#### Extracted material ####

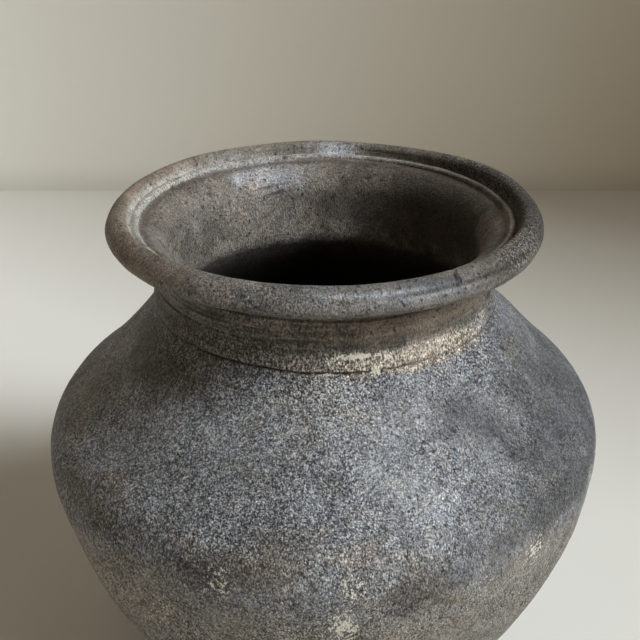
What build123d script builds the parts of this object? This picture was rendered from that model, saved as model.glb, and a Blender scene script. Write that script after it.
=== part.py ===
"""A hand-built smoked clay pot: a wide olla with a full belly, a short neck and a rolled rim.

The pot is raised from ten sections of clay, each luted to the next on a bevelled lap seam.
Every section is a solid of revolution about +Z. The origin is the centre of the flat foot.
Sizes are in millimetres, and an outline's points are (radius, height).
"""

import os
from math import asin, degrees, radians, sin

from build123d import *

# Body
BELLY_RADIUS = 117.3  # outside, at the widest
BELLY_HEIGHT = 108.5
SHOULDER_ARC = 28.0  # the turn above the belly
SHOULDER_LEAN = 48.5  # degrees from upright, where the turn hands over to the shoulder
FLANK_ARC = 60.0  # the turn just below the belly
FLANK_TURN = 8.0  # degrees
LOWER_ARC = 200.0  # the long, nearly straight lower wall
BASE_ARC = 56.0  # the soft corner that rolls under to the flat foot
WALL = 7.5

# Neck
SHOULDER_TOP = (69.8, 170.4)  # where the shoulder stops, under the neck's fillet
NECK_FOOT = (68.6, 177.4)
NECK_TOP = (67.4, 190.5)
FILLET_PROUD = 0.5  # how far the fillet stands out beyond its chord
FILLET_ROOT = (66.4, 171.4)  # the corner of neck and shoulder that the fillet covers
THROAT = (61.2, 169.0)  # inside, where the shoulder and the bore would meet in a corner
THROAT_ARC = 10.0

# Rim
RIM_UNDERSIDE = (80.0, 199.6)
RIM_OUTERMOST = (86.0, 204.6)
RIM_CREST = (81.2, 210.0)
RIM_INNER_SIDE = (78.0, 206.9)
CHANNEL_SIDE = (77.7, 205.6)
RIDGE_SIDE = (75.9, 204.9)
RIDGE_TOP = (74.9, 205.4)
RIDGE_INSIDE = (73.4, 203.8)
BORE_TOP = (62.8, 190.5)  # where the bore starts to flare out to the ridge

# Lap seams between the sections. Each is placed by its outer end, as the share of a stretch of wall.
BASE_SEAM = 0.5  # on the base corner, from its top
FOOT_SEAM = 0.85  # on the lower wall, from its top
LOWER_SEAM = 0.5  # on the lower wall
FLANK_SEAM = 0.1  # on the lower wall
BELLY_SEAM = 0.35  # on the shoulder's turn, from the belly
TURN_SEAM = 0.25  # on the shoulder, from its turn
LAP = 7.0  # how much further down the wall each seam runs on its inner face
COLLAR_SEAM_INSIDE = 166.0  # the height where the collar's seam comes out in the throat
RIM_SEAM = ((63.6, 193.0), (70.2, 194.6))  # its inner end and its outer end
SEAM_OVERRUN = 3.0  # how far a seam's cutting line runs on past each face of the wall


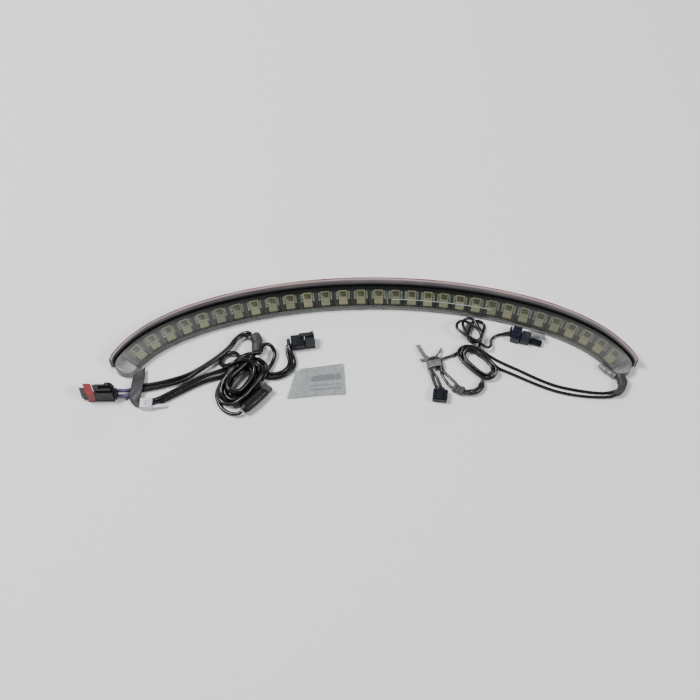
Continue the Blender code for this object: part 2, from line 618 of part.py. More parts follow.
def make_right_harness(paint):
    tube("right_lead_sleeve", RIGHT_SLEEVE, 1.75 * MM, paint["gray_sleeve"])
    tube("right_lead_a", RIGHT_LEAD_A, RIGHT_WIRE, paint["black_wire"])
    tube("right_lead_b", RIGHT_LEAD_B, RIGHT_WIRE, paint["black_wire"])
    tube("right_pigtail", RIGHT_PIGTAIL, RIGHT_WIRE, paint["black_wire"])
    tube("right_out", RIGHT_OUT, RIGHT_WIRE, paint["gray_wire"])
    hank = tapered_stadium((37.2, -10.8), 4.6, (46.0, -19.6), 4.4)
    prism("right_hank", hank, FLOOR, 4.6 * MM, paint["black_wire"], smooth_angle=40)
    fan = tapered_stadium((39.4, -2.8), 3.0, (39.8, -0.9), 4.2)
    prism("right_fan", fan, FLOOR, 5.2 * MM, paint["gray_wire"], smooth_angle=40)
    tube("right_jacket", JACKET_LOOP, JACKET, paint["black_sleeve"])
    ferrule_place = placed(33.4, -27.6, -30)
    block("right_ferrule", (-2.3, -1.6, 0.1), (2.3, 1.6, 2.9), paint["gray_sleeve"], ferrule_place, 0.4 * MM)
    tube("right_core_a", CORE_A, RIGHT_WIRE, paint["gray_wire"])
    tube("right_core_b", CORE_B, RIGHT_WIRE, paint["gray_wire"])
    tube("right_drop_a", DROP_A, RIGHT_WIRE, paint["gray_wire"])
    tube("right_drop_b", DROP_B, RIGHT_WIRE, paint["gray_wire"])
    make_twist_tie(paint["gray_sleeve"])


TIE_ENDS = {
    "tie_end_left": ([(23.6, -14.2, 1.6), (21.0, -12.9, 1.4), (19.6, -10.8, 1.2), (17.9, -7.3, 1.2)], 0.9),
    "tie_end_right": ([(24.4, -14.0, 2.2), (25.9, -11.6, 1.8), (26.6, -10.2, 1.3), (27.3, -8.6, 1.1)], 0.6),
    "tie_end_low": ([(23.4, -14.8, 1.8), (21.3, -14.2, 1.4), (20.0, -13.6, 1.2), (18.7, -13.9, 0.9)], 0.6),
}


def make_twist_tie(material):
    """Wire tie round the bundle: a wrapped middle with three loose ends."""
    place = placed(24.3, -15.2, 30)
    knot = block("right_twist_tie", (-1.7, -2.5, 0.1), (1.7, 2.5, 3.4), material, place, bevel=0.9 * MM)
    for name, (points, radius) in TIE_ENDS.items():
        cut(knot, rod(name, points, radius * MM, material), "UNION")


def make_right_plug(paint):
    """Plug on the pigtail, with a flat shroud tucked beside the bar."""
    place = placed(58.0, -2.8, -20)
    violet = paint["violet_plug"]
    body = block("right_plug_body", (-2.2, -3.2, 0.1), (1.5, 3.0, 3.9), violet, place, bevel=0.3 * MM)
    for index, across in enumerate((-1.8, 0.0, 1.8)):
        low, high = (-1.6, across - 0.3, 3.5), (0.9, across + 0.3, 4.4)
        cut(body, block("plug_rib_%d" % index, low, high, violet, place), "UNION")
    block("right_plug_shroud", (1.8, -2.6, 0.2), (5.4, 2.2, 3.4), paint["socket_gray"], place, bevel=0.3 * MM)
    block("right_plug_cap", (5.7, -1.6, 0.2), (10.4, 1.0, 1.8), paint["navy"], place, bevel=0.3 * MM)
    block("right_plug_seal", (-3.4, -1.0, 0.4), (-2.5, 2.6, 2.9), paint["seal"], place, bevel=0.2 * MM)


def make_blue_socket(paint):
    """Small socket on the loose end of the right lead."""
    place = placed(26.0, -30.3, -8)
    block("right_socket_body", (-2.9, -2.5, 0.1), (2.9, 2.4, 3.1), paint["navy"], place, bevel=0.4 * MM)
    block("right_socket_seal", (-2.2, 2.7, 0.5), (1.4, 3.4, 2.4), paint["seal"], place, bevel=0.2 * MM)
    block("right_socket_latch", (-1.0, -2.2, 3.5), (1.0, 1.8, 4.0), paint["navy"], place)


def palette():
    return {
        "gray_sleeve": make_material("gray_sleeve", (0.22, 0.22, 0.23), 0.55),
        "black_sleeve": make_material("black_sleeve", (0.02, 0.02, 0.025), 0.45),
        "white_nylon": make_material("white_nylon", (0.78, 0.78, 0.8), 0.45),
        "violet_wire": make_material("violet_wire", (0.12, 0.08, 0.2), 0.4),
        "black_wire": make_material("black_wire", (0.012, 0.012, 0.016), 0.35),
        "gray_wire": make_material("gray_wire", (0.12, 0.12, 0.125), 0.4),
        "plug_gray": make_material("plug_gray", (0.045, 0.05, 0.052), 0.5),
        "nose_gray": make_material("nose_gray", (0.13, 0.13, 0.135), 0.5),
        "red_lock": make_material("red_lock", (0.42, 0.03, 0.035), 0.42),
        "contact": make_material("contact", (0.75, 0.6, 0.3), 0.3, metallic=1.0),
        "navy": make_material("navy", (0.012, 0.014, 0.035), 0.5),
        "socket_gray": make_material("socket_gray", (0.1, 0.1, 0.125), 0.5),
        "seal": make_material("seal", (0.05, 0.05, 0.06), 0.6),
        "violet_plug": make_material("violet_plug", (0.07, 0.065, 0.13), 0.4),
    }


def build():
    clear_scene()
    paint = palette()
    make_lens(make_material("lens_milky", (0.5, 0.5, 0.52), 0.3, alpha=0.4))
    make_rail(make_material("rail_black", (0.012, 0.012, 0.015), 0.45))
    make_tape(make_material("foam_gray", (0.32, 0.3, 0.31), 0.8),
              make_material("liner_red", (0.5, 0.2, 0.19), 0.6))
    make_boards(make_material("board_white", (0.35, 0.36, 0.34), 0.5),
                make_material("adhesive_white", (0.6, 0.6, 0.58), 0.7),
                make_material("silicone_clear", (0.45, 0.45, 0.5), 0.3))
    make_lamps(make_material("lamp_cream", (0.72, 0.66, 0.4), 0.45))
    make_left_harness(paint)
    make_left_plug(paint)
    make_left_socket(paint)
    ribbon("flag_label", LABEL, 0.25, make_material("label_paper", (0.55, 0.56, 0.56), 0.7))
    make_right_harness(paint)
    make_right_plug(paint)
    make_blue_socket(paint)


build()
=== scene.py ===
"""Looks of the curved LED light bar and its two wire harnesses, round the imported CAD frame.

Everything is in metres; sizes and routes are written in millimetres times MM. +X runs along the bar,
+Y points to its adhesive outer side and +Z is up.
"""
import math
import random

import bmesh
import bpy
import numpy as np
from mathutils import Matrix, Vector


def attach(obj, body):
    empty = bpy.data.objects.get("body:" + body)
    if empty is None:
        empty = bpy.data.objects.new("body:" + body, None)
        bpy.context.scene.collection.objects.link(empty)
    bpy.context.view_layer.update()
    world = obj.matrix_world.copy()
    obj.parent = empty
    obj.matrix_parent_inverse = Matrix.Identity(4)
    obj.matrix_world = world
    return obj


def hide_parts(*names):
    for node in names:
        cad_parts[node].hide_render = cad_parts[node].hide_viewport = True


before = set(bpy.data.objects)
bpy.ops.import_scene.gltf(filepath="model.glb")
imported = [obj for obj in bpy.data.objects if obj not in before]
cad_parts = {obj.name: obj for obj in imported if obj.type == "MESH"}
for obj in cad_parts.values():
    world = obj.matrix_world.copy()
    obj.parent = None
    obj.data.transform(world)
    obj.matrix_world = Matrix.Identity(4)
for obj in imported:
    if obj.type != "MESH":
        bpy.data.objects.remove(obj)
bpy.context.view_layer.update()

MM = 0.001
BAR = "bar"

# The bar's middle line: its heading turns with the distance from the middle
TURN_SPAN = 100 * MM
TURN_LINEAR = 0.44
TURN_CUBIC = 0.075
TURN_SEVENTH = 0.306
APEX_Y = 14.987 * MM
HALF_LENGTH = 106.45 * MM
LENS_CENTRE = -0.2 * MM
LENS_HALF_WIDTH = 4.6 * MM
LENS_HEIGHT = 4.2 * MM
LENS_FILLET = 1.1 * MM
LENS_SIDE_WALL = 0.8 * MM
LENS_ROOF = 1.0 * MM
CAVITY_LEFT_END = -104.4 * MM
CAVITY_RIGHT_END = 106.2 * MM
END_CLEARANCE = 1.1 * MM
RAIL_THICKNESS = 0.7 * MM
RAIL_INNER = -3.6 * MM
FLANGE = (4.7 * MM, 5.1 * MM)
FLANGE_HEIGHT = 4.7 * MM
END_WRAP = 0.5
BOARD_LEVELS = (1.2 * MM, 1.7 * MM)
BOARD_SIDES = (-3.6 * MM, 3.4 * MM)
BOARD_JOINT = 5.85 * MM
LAMP_LEVELS = (1.9 * MM, 2.9 * MM)
LAMP_SIDES = (-3.5 * MM, 3.3 * MM)
LAMP_LENGTH = 3.6 * MM
LEFT_LAMPS = [(-99.4 + 7.27 * i) * MM for i in range(15)]
RIGHT_LAMPS = [(9.32 + 6.61 * i) * MM for i in range(15)]
WINDOW_CENTRE = 1.45 * MM
WINDOW_SIZE = (2.8 * MM, 2.7 * MM)
TAPE_SIDES = (5.35 * MM, 6.2 * MM)
LINER_SIDES = (6.42 * MM, 6.55 * MM)
TAPE_TOP = 7.15 * MM
TAPE_END_TOP = 5.6 * MM
TAPE_BOTTOM = 0.1 * MM
GAP = 0.3 * MM
LEFT_WIRE = 1.6 * MM
RIGHT_WIRE = 1.2 * MM
VIEW_TARGET = Vector((-9.34, -8.8, 0.0)) * MM
VIEW_ELEVATION = math.radians(60)
VIEW_DISTANCE = 500 * MM
VIEW_LENS = 63.96
FLOOR_DROP = 0.05 * MM
NEAR_END = 104 * MM
UP = Vector((0, 0, 1))


# ---------------------------------------------------------------- camera, floor and lights

def make_camera():
    data = bpy.data.cameras.new("camera")
    camera = bpy.data.objects.new("camera", data)
    bpy.context.collection.objects.link(camera)
    back = Vector((0, -math.cos(VIEW_ELEVATION), math.sin(VIEW_ELEVATION)))
    camera.location = VIEW_TARGET + back * VIEW_DISTANCE
    camera.rotation_euler = back.to_track_quat("Z", "Y").to_euler()
    data.sensor_width = 36
    data.lens = VIEW_LENS
    data.clip_start = 0.01
    bpy.context.scene.camera = camera


def make_light(name, place, size, power):
    """A soft rectangular lamp that points at the origin."""
    data = bpy.data.lights.new(name, "AREA")
    data.shape = "RECTANGLE"
    data.size, data.size_y = size
    data.energy = power
    lamp = bpy.data.objects.new(name, data)
    bpy.context.collection.objects.link(lamp)
    lamp.location = place
    lamp.rotation_euler = Vector(place).to_track_quat("Z", "Y").to_euler()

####

**Set problem**: Out of the data above, set down the lines from the one with "0.56, 0.56), 0.7))" to the one with "in imported if", both included, exactly as written and with no additions.

**Answer to this task**:
    ribbon("flag_label", LABEL, 0.25, make_material("label_paper", (0.55, 0.56, 0.56), 0.7))
    make_right_harness(paint)
    make_right_plug(paint)
    make_blue_socket(paint)


build()
=== scene.py ===
"""Looks of the curved LED light bar and its two wire harnesses, round the imported CAD frame.

Everything is in metres; sizes and routes are written in millimetres times MM. +X runs along the bar,
+Y points to its adhesive outer side and +Z is up.
"""
import math
import random

import bmesh
import bpy
import numpy as np
from mathutils import Matrix, Vector


def attach(obj, body):
    empty = bpy.data.objects.get("body:" + body)
    if empty is None:
        empty = bpy.data.objects.new("body:" + body, None)
        bpy.context.scene.collection.objects.link(empty)
    bpy.context.view_layer.update()
    world = obj.matrix_world.copy()
    obj.parent = empty
    obj.matrix_parent_inverse = Matrix.Identity(4)
    obj.matrix_world = world
    return obj


def hide_parts(*names):
    for node in names:
        cad_parts[node].hide_render = cad_parts[node].hide_viewport = True


before = set(bpy.data.objects)
bpy.ops.import_scene.gltf(filepath="model.glb")
imported = [obj for obj in bpy.data.objects if obj not in before]
cad_parts = {obj.name: obj for obj in imported if obj.type == "MESH"}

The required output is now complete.